• [Written problem]:
Output the lines that follow exactly as they are.

• [Recorded data]:

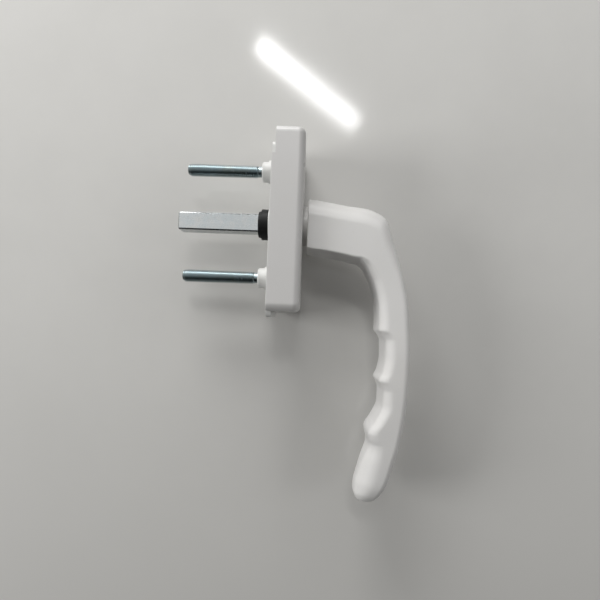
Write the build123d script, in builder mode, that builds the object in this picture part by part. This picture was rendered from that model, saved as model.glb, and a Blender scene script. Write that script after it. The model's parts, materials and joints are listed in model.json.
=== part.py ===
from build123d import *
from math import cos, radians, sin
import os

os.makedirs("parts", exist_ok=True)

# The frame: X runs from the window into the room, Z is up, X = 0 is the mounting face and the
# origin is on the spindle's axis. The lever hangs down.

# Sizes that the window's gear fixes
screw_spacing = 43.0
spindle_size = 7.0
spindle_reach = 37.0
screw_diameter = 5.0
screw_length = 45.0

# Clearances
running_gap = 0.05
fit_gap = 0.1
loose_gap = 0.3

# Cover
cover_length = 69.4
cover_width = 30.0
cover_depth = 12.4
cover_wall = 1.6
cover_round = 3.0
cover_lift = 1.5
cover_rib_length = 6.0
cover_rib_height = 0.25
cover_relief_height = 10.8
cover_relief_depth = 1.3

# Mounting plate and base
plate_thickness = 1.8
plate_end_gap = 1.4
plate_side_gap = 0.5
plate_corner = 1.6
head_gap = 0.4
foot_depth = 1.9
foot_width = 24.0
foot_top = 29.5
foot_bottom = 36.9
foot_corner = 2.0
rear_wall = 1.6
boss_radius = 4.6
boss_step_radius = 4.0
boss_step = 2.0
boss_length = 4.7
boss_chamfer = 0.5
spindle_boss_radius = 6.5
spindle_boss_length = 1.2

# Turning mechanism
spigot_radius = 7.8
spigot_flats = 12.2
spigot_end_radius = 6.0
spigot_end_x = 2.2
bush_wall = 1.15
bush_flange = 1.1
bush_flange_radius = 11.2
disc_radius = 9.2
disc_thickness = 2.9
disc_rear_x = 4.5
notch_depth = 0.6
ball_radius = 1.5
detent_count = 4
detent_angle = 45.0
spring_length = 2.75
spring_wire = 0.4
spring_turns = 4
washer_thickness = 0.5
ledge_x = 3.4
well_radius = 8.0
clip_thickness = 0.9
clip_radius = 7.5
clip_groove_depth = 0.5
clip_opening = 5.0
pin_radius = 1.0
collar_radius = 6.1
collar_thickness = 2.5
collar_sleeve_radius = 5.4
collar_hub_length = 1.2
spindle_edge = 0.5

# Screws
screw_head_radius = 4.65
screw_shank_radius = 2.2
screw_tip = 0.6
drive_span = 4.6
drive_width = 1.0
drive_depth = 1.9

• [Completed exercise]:
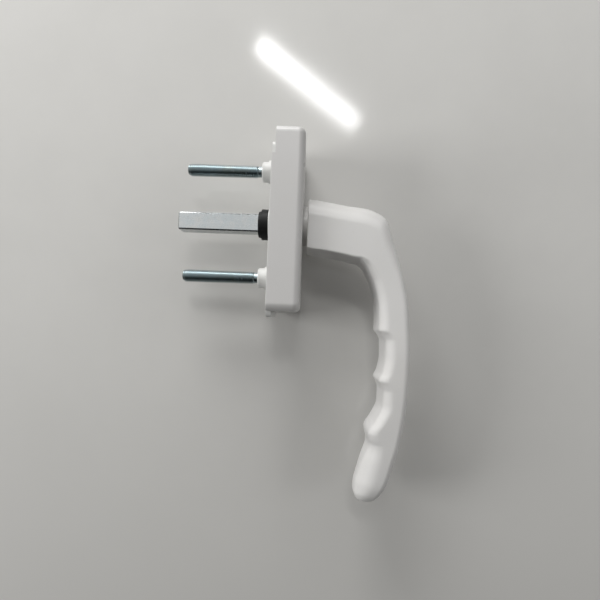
Write the build123d script, in builder mode, that builds the object in this picture part by part. This picture was rendered from that model, saved as model.glb, and a Blender scene script. Write that script after it. The model's parts, materials and joints are listed in model.json.
=== part.py ===
from build123d import *
from math import cos, radians, sin
import os

os.makedirs("parts", exist_ok=True)

# The frame: X runs from the window into the room, Z is up, X = 0 is the mounting face and the
# origin is on the spindle's axis. The lever hangs down.

# Sizes that the window's gear fixes
screw_spacing = 43.0
spindle_size = 7.0
spindle_reach = 37.0
screw_diameter = 5.0
screw_length = 45.0

# Clearances
running_gap = 0.05
fit_gap = 0.1
loose_gap = 0.3

# Cover
cover_length = 69.4
cover_width = 30.0
cover_depth = 12.4
cover_wall = 1.6
cover_round = 3.0
cover_lift = 1.5
cover_rib_length = 6.0
cover_rib_height = 0.25
cover_relief_height = 10.8
cover_relief_depth = 1.3

# Mounting plate and base
plate_thickness = 1.8
plate_end_gap = 1.4
plate_side_gap = 0.5
plate_corner = 1.6
head_gap = 0.4
foot_depth = 1.9
foot_width = 24.0
foot_top = 29.5
foot_bottom = 36.9
foot_corner = 2.0
rear_wall = 1.6
boss_radius = 4.6
boss_step_radius = 4.0
boss_step = 2.0
boss_length = 4.7
boss_chamfer = 0.5
spindle_boss_radius = 6.5
spindle_boss_length = 1.2

# Turning mechanism
spigot_radius = 7.8
spigot_flats = 12.2
spigot_end_radius = 6.0
spigot_end_x = 2.2
bush_wall = 1.15
bush_flange = 1.1
bush_flange_radius = 11.2
disc_radius = 9.2
disc_thickness = 2.9
disc_rear_x = 4.5
notch_depth = 0.6
ball_radius = 1.5
detent_count = 4
detent_angle = 45.0
spring_length = 2.75
spring_wire = 0.4
spring_turns = 4
washer_thickness = 0.5
ledge_x = 3.4
well_radius = 8.0
clip_thickness = 0.9
clip_radius = 7.5
clip_groove_depth = 0.5
clip_opening = 5.0
pin_radius = 1.0
collar_radius = 6.1
collar_thickness = 2.5
collar_sleeve_radius = 5.4
collar_hub_length = 1.2
spindle_edge = 0.5

# Screws
screw_head_radius = 4.65
screw_shank_radius = 2.2
screw_tip = 0.6
drive_span = 4.6
drive_width = 1.0
drive_depth = 1.9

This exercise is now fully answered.